Tonti, who had been left in command of a fort on the Illinois, according to previous agreement with La Salle, now descended the Mississippi to the sea, where he expected to find his associate and the projected colony; but, after searching the shores of the gulf for months in vain, sadly relinquished the attempt, and returned to his station on the Illinois.

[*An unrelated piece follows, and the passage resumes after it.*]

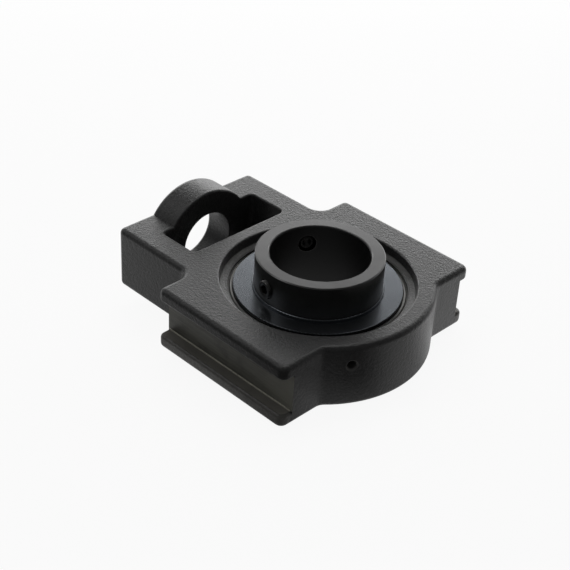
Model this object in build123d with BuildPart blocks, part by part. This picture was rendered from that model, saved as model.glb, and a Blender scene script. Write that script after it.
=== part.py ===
from build123d import *
import os
from math import cos, radians, sin, sqrt

# Take up bearing unit: a cast slide housing that carries a set-screw insert bearing.
# Millimetres. The origin is the bearing's centre, +Z runs along the shaft towards the set
# screws, and +X runs from the screw eye towards the rounded nose.

os.makedirs("parts", exist_ok=True)

# Slide body, the plate that runs between the two guide rails
slide_reach_front = 47.2
slide_reach_back = 48.2
slide_width = 146.0
slide_thickness = 38.0
rail_corner_front = 4.5
rail_corner_back = 3.5

# Guide grooves, one along each side of the slide body
groove_width = 22.0
groove_depth = 7.6
groove_lip_radius = 1.8
groove_corner_radius = 0.6

# Rounded nose around the bearing
nose_radius = 64.8
nose_corner = 7.0

# Screw eye block with its nut window
eye_reach = 109.5
eye_block_width = 102.0
eye_wall = 20.0
eye_corner = 3.5
eye_neck_radius = 8.0
eye_boss_diameter = 64.5
eye_boss_blend = 7.0
eye_hole_diameter = 35.0
eye_hole_outer_rounding = 2.5
eye_hole_inner_rounding = 0.6
window_length = 27.0
window_width = 69.6
window_corner = 3.0
window_rounding = 1.2

# Edge rounding of the casting
cast_rounding = 3.0

# Bearing
shaft_diameter = 55.0
ring_sphere_diameter = 100.0
ring_width = 25.0
ring_edge = 0.4
collar_reach = 34.7
short_reach = 22.2
collar_wall = 7.8
collar_edge = 0.6
bore_edge = 0.8

# Balls and raceways
ball_count = 10
ball_diameter = 14.288
pitch_diameter = 77.5
race_conformity = 0.52
race_clearance = 0.1
race_depth = 2.6

# Bearing seat in the housing
seat_clearance = 0.1
seat_width = 24.0
seat_relief_width = 0.8
seat_band_height = 13.1
seat_band_rise = 0.7
seat_band_width = 3.9
recess_diameter = 108.4
recess_rounding = 1.0

# Grease way from the nose to the balls
grease_azimuth = -30.0
grease_height = 7.0
grease_hole_diameter = 5.0
grease_sink_diameter = 6.8
grease_sink_angle = 90.0
grease_groove_width = 6.0
grease_groove_depth = 2.0
ring_grease_hole_diameter = 2.5
ring_grease_hole_count = 2
ring_grease_hole_spacing = 120.0

# Seals, held in a groove in each side of the outer ring
seal_groove_height = 9.2
seal_groove_width = 1.5
seal_groove_lip = 0.6
seal_groove_depth = 0.7
seal_clearance = 0.1
seal_web = 1.0
seal_lip_gap = 0.3
seal_lip_thickness = 0.5
seal_lip_width = 2.4

# Flingers, pressed on the inner ring outside the seals
flinger_sheet = 0.8
flinger_fold = 0.55
flinger_face_height = 14.3
flinger_hub_height = 1.3
flinger_hub_sheet = 0.9
flinger_gap = 0.3
flinger_floor_gap = 0.4
ring_rim_width = 1.3

# Ball cage, pressed from two sheets and riveted
cage_sheet = 1.0
cage_band_width = 4.2
cage_pocket_gap = 0.2
rivet_diameter = 2.3
rivet_head_diameter = 3.6
rivet_head_height = 0.8
rivet_head_taper = 30.0

# Set screws
screw_diameter = 10.0
screw_clearance = 0.1
screw_collar_end_distance = 11.3
screw_azimuths = (-99.0, 148.0)
screw_sink_width = 0.6
screw_sink_angle = 90.0
screw_tip_gap = 1.1
screw_length = 8.0
screw_edge = 0.6
screw_point_edge = 1.5
socket_flats = 5.0
socket_depth = 3.2
cup_diameter = 5.0
cup_depth = 1.25
cup_angle = 90.0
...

The unfortunate little colony founded by La Salle, its numbers diminished by losses in every expedition, was fast verging to extinction. In less than two years from its foundation, only thirtyseven men were alive, and famine and Indian hostility threatened the speedy destruction of the whole. The dauntless commander, his spirit unbroken by misfortune or disappointment, continued to project fresh schemes of adventure and discovery. With sixteen companions, on the 12th of January, 1686, he set forth on the terrible enterprise of traversing the wilderness, and penetrating overland to Canada. Among them was his young nephew Moranger,

a youth of haughty temper, who incurred the enmity of the rest, and a mutinous spirit soon broke out. One of the party, named Lancelot, two days' journey from the fort, being taken ill, was permitted to return. His brother earnestly desired to bear him company, but La Salle refused to allow it, on account of the weakness of his force. The invalid, returning alone, was murdered by the Indians; and the surviving brother, from that moment, thought only of revenge. For two months, while the expedition slowly made its way toward Canada, he nourished schemes of vengeance, without the opportunity to put them in execution. With his accomplices, he then commenced with the murder of Moranger; and having concealed themselves in a cane-brake, shortly after, they fired from ambush at their unfortunate commander. He fell mortally wounded, and presently died, on the 19th of May, 1686, it is said, near the western branch of the Trinity. "Thus obscurely perished one of the bravest and most indefatigable of the many brave and unconquerable spirits who, at the cost of their lives, have won renown as pioneers in the New World. His memory will always be associated with the great river which he explored and laid open to mankind."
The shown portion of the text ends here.